The renovations added clubs on both sides of the pitch — some 50,000 square feet of indoor and outdoor spaces featuring covered seating, TV sets with the action, and multiple bars. (The bars were busy, but a lot of the club space was unused.) If that’s not separate enough for you, the suites at the Citrus Bowl were overhauled as well: very white, very bright.
Despite the expansion, Orlando City SC and Orlando Venues have managed to create a fairly intimate soccer experience, with most fans sticking to the Plaza level for most of their needs, which provides the best view of the action. The bulk of the food concessions are on the lower level in permanent stands, but an Orlando City SC crowd doesn’t come to the Citrus Bowl for burgers and Mexican food: they’ll eat some loaded nachos (available on several carts on the Plaza level), $11 Lite or Heineken tall boys, or mixed drinks from the bars.
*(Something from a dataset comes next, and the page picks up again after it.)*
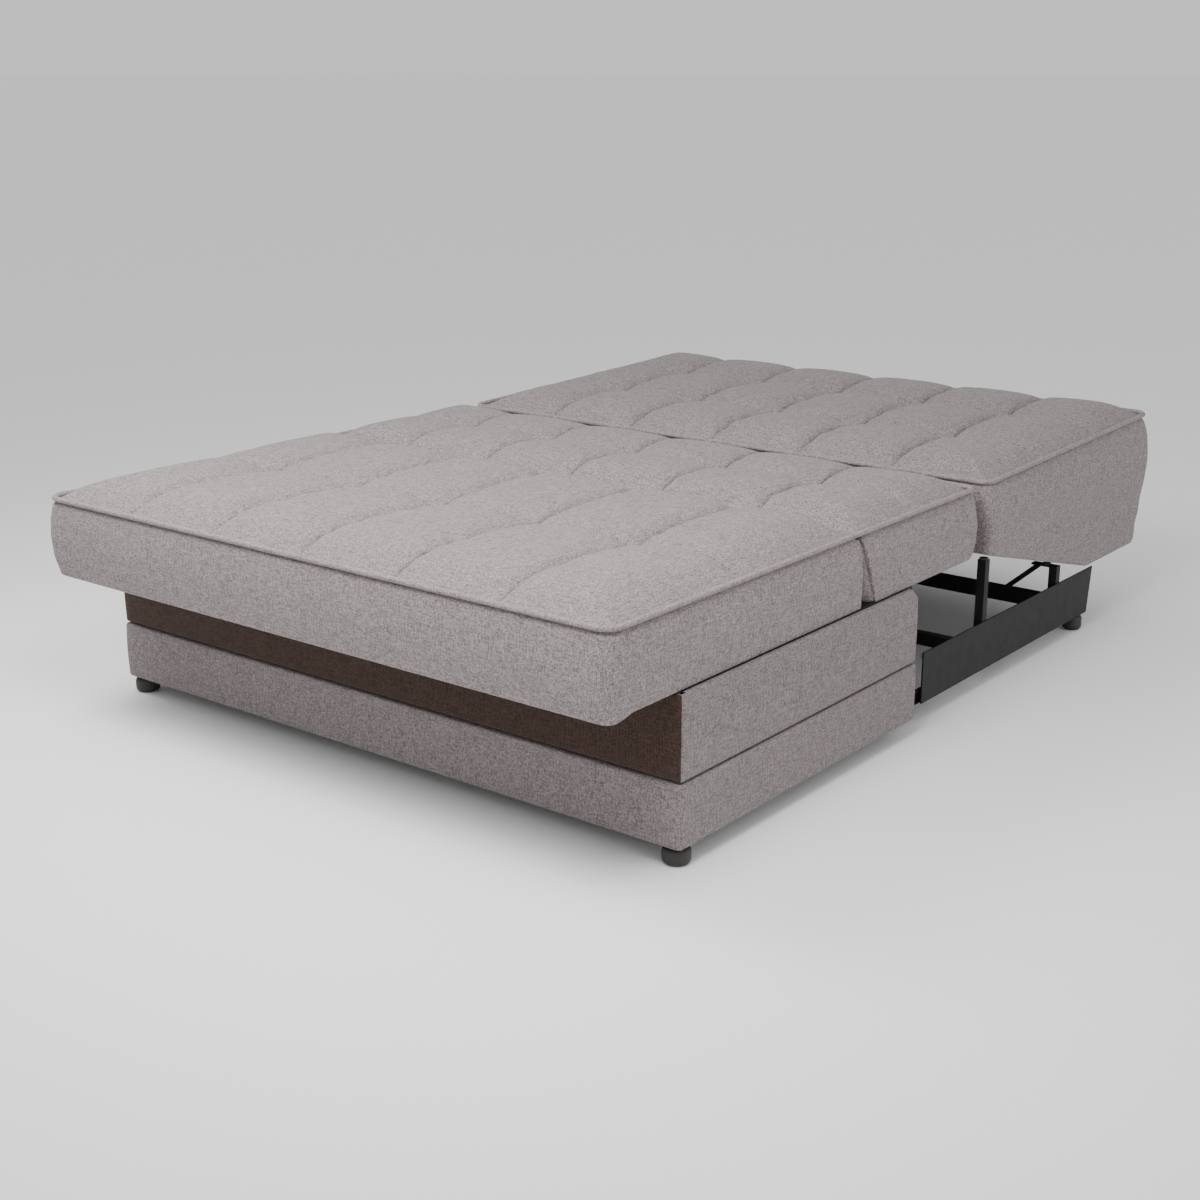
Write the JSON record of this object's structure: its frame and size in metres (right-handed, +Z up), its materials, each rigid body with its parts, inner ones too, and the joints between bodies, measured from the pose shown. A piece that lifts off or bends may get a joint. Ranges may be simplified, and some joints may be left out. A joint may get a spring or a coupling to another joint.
{
  "type": "futon sofa bed",
  "caption": "Low fabric sofa bed shown flat: tufted cushion panels that fold into a seat and backrest over a box base, with a black steel support frame that slides under it.",
  "frame": {"origin": "centre of the flat bed's bounding box at floor level", "axes": "+X to the right seen from the front, +Y from the seat's front to the rear end of the bed, +Z up"},
  "size_m": [1.37, 2.0322, 0.464],
  "materials": {
    "fabric": "woven warm grey melange cloth",
    "base_fabric": "the same cloth stretched over board",
    "shadow_fabric": "dark brown woven cloth",
    "piping": "self-fabric piping",
    "wood": "lacquered birch",
    "zinc": "zinc-plated",
    "grey_steel": "grey powder coat",
    "black_steel": "satin black powder coat",
    "foot_plastic": "moulded black plastic",
    "rubber": "matt",
    "lining": "black non-woven lining on board"
  },
  "bodies": {
    "base": {"lower_front_panel": "base_fabric", "lower_side_left": "base_fabric", "lower_side_right": "base_fabric", "upper_front_panel": "shadow_fabric", "upper_side_left": "base_fabric", "upper_side_right": "base_fabric", "corner_blocks": "wood", "joining_plates": "zinc", "band_screws": "zinc", "base_top_frame": "black_steel", "rear_strap": "black_steel", "front_foot_left": "foot_plastic", "front_foot_right": "foot_plastic", "rear_foot_left": "foot_plastic", "rear_foot_right": "foot_plastic", "runner_outer_left": "black_steel", "runner_outer_right": "black_steel", "seat_frame": "grey_steel", "seat_slats": "wood", "seat_cushion": "fabric", "seat_piping": "piping", "seat_hinge_plate_left": "zinc", "seat_hinge_plate_right": "zinc", "fold_pins": "zinc"},
    "middle_panel": {"middle_frame": "grey_steel", "middle_slats": "wood", "middle_cushion": "fabric", "middle_piping": "piping", "fold_hinge_plate_left": "zinc", "fold_hinge_plate_right": "zinc", "rear_hinge_arm_left": "black_steel", "rear_hinge_arm_right": "black_steel", "rear_hinge_pins": "zinc"},
    "rear_panel": {"wedge_frame": "grey_steel", "wedge_slats": "wood", "wedge_board_left": "wood", "wedge_board_right": "wood", "wedge_end_board": "wood", "wedge_bottom_board": "lining", "wedge_cushion": "fabric", "wedge_piping": "piping", "rear_hinge_leaves": "black_steel"},
    "pullout_frame": {"side_rail_left": "black_steel", "side_rail_right": "black_steel", "runner_inner_left": "black_steel", "runner_inner_right": "black_steel", "front_cross_bar": "black_steel", "rear_cross_bar": "black_steel", "front_posts": "black_steel", "rear_posts": "black_steel", "rear_post_plates": "black_steel", "corner_braces": "black_steel", "support_pads": "rubber", "pullout_foot_left": "foot_plastic", "pullout_foot_right": "foot_plastic", "rail_bolts": "zinc"},
    "runner_left": {"runner_middle_left": "black_steel"},
    "runner_right": {"runner_middle_right": "black_steel"}
  },
  "joints": [
    {"name": "back_fold", "type": "hinge", "parent": "base", "child": "middle_panel", "pos_m": [0, -0.305, 0.42], "axis": [1, 0, 0], "range_deg": [0, 75]},
    {"name": "rear_fold", "type": "hinge", "parent": "middle_panel", "child": "rear_panel", "pos_m": [0, 0.207, 0.262], "axis": [1, 0, 0], "range_deg": [-157, 0]},
    {"name": "frame_slide", "type": "slide", "parent": "base", "child": "pullout_frame", "axis": [0, -1, 0], "range_m": [0, 0.798]},
    {"name": "runner_slide_left", "type": "slide", "parent": "base", "child": "runner_left", "axis": [0, -1, 0], "range_m": [0, 0.399]},
    {"name": "runner_slide_right", "type": "slide", "parent": "base", "child": "runner_right", "axis": [0, -1, 0], "range_m": [0, 0.399]}
  ],
  "couplings": [
    {"joint": "rear_fold", "follows": "back_fold", "ratio": -2.0933},
    {"joint": "frame_slide", "follows": "back_fold", "m_per_rad": 0.60962},
    {"joint": "runner_slide_left", "follows": "back_fold", "m_per_rad": 0.30481},
    {"joint": "runner_slide_right", "follows": "back_fold", "m_per_rad": 0.30481}
  ]
}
And despite some bold touches, like the Orlando City SC banner flying high on the east side of the stadium, the Citrus Bowl is a pretty antiseptic place to take in a match; lots of concrete and bare surfaces. The modern fan experience has the potential to deliver so much more, and the Citrus Bowl really can’t deliver that experience. A smaller venue — say, 25,000-28,000 or so — dedicated only to SC soccer would allow a much higher level of branding and customization of concessions and group spaces. Right now, the excitement of MLS soccer is boosting Orlando City SC attendance, and with the team competitive on the pitch, life is pretty good for the team’s fans. But with so much potential in terms of the MLS experience, a new stadium is surely key for the team’s future.